As I've mentioned on that "other" bass site, I believe the rounded lower corners and f-hole designs on that instrument are derived from the viola d'amore family. Another thread here showed a bass by Woodbury and Burditt that also shows some of these more exaggerated viola d'amore type features (for example, compare it to this viola d'amore), but with standard f-holes. This bass makes me wonder if at least part of the inspiration for the rounded lower corners on many early American basses came from true viola d'amore style instruments, rather than simply Mittenwald basses with rounded lower corners. Here is a modern reproduction of a violone made in Nuremberg in 1640 with strong viola d'amore features as another comparison to the Woodbury and Burditt instrument.
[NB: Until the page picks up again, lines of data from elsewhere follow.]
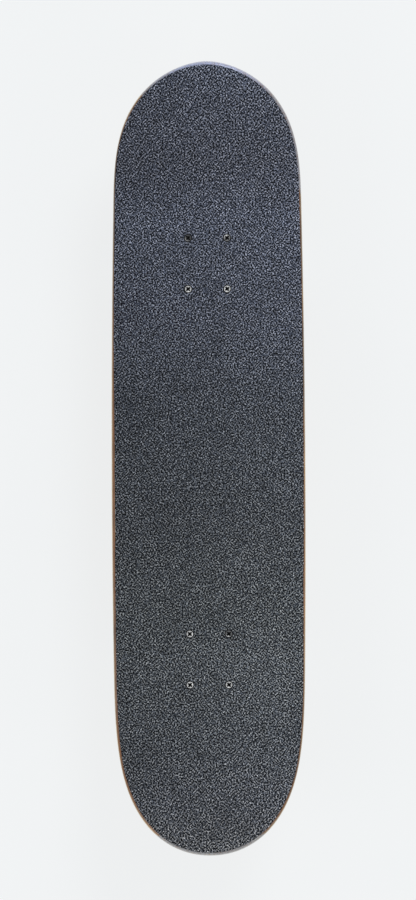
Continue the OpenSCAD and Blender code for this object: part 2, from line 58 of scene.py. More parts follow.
# ---------------------------------------------------------------- places, in the CAD's own measures (mm)
DECK_L = 823.4
DECK_W = 205.2
DECK_T = 11.0
GRIP_T = 1.0
TOP_EDGE_R = 2.5
LOW_EDGE_R = 4.5
NOSE_ANGLE = math.radians(23)
TAIL_ANGLE = math.radians(22)
BEND_R = 150.0
RAIL_RISE = 7.0
KICK_RAIL_RISE = 2.5
RAIL_FADE_H = 20.0
FLAT_HALF_W = 30.0
RAIL_POWER = 1.8
BEND_START = 46.0
OUTLINE_DEPTH = DECK_T - LOW_EDGE_R
SIDE_BOW = 3.4e-5
SIDE_MID_Y = -29.0
NOSE_END = (152.0, 3.275, 1.787)
TAIL_END = (197.0, 3.555, 2.075)
END_HALF_W = 45.0

BOLT_X, BOLT_Y = 41.275 / 2, 53.975 / 2
BOLT_L = 25.4
BOLT_SINK = 0.2
TRUCK_H = 53.5
RING_Y, RING_Z = -11.5, -33.5
KINGPIN_LEAN = math.radians(25)
RING_T = 10.0
SEAT_DEPTH = 2.5
BOARD_BUSHING_D, BOARD_BUSHING_H = 24.0, 15.0
ROAD_BUSHING_D, ROAD_BUSHING_TIP_D, ROAD_BUSHING_H = 22.5, 18.5, 13.0
AXLE_Y = 6.0
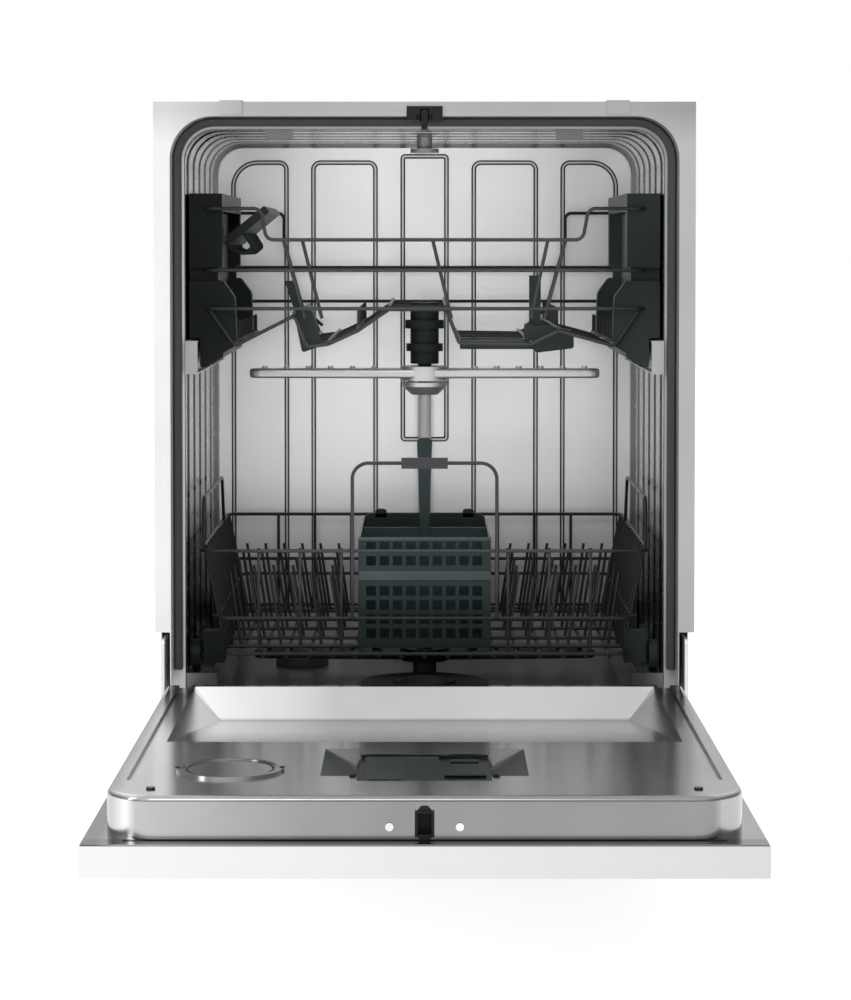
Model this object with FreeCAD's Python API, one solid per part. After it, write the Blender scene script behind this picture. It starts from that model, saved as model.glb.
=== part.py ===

Incidentally, while looking up some stuff on Woodbury and Burditt (and it seems their basses may have been actually made by William Conant) I found this interesting notice from the "Fourth Exhibition of the Massachusetts Charitable Mechanic Association" in 1844, mentioning a musicial instrument competition that included instruments from Woodbury and Burditt, Prescott, Dearborn and others. This notice from their first exhibition in 1837 mentions basses and cellos by Prescott, the Dearborns, J.B. Allen, and Henry Prentiss. It also mentions that, regarding the basses and cellos:
"They have been constructed upon such models of instruments of foreign manufacture, as the makers chanced to meet with; and, where these models have been departed from, the changes have all been made without reference to any other use of the instrument, than as mere accompaniment to the voices in common psalmody."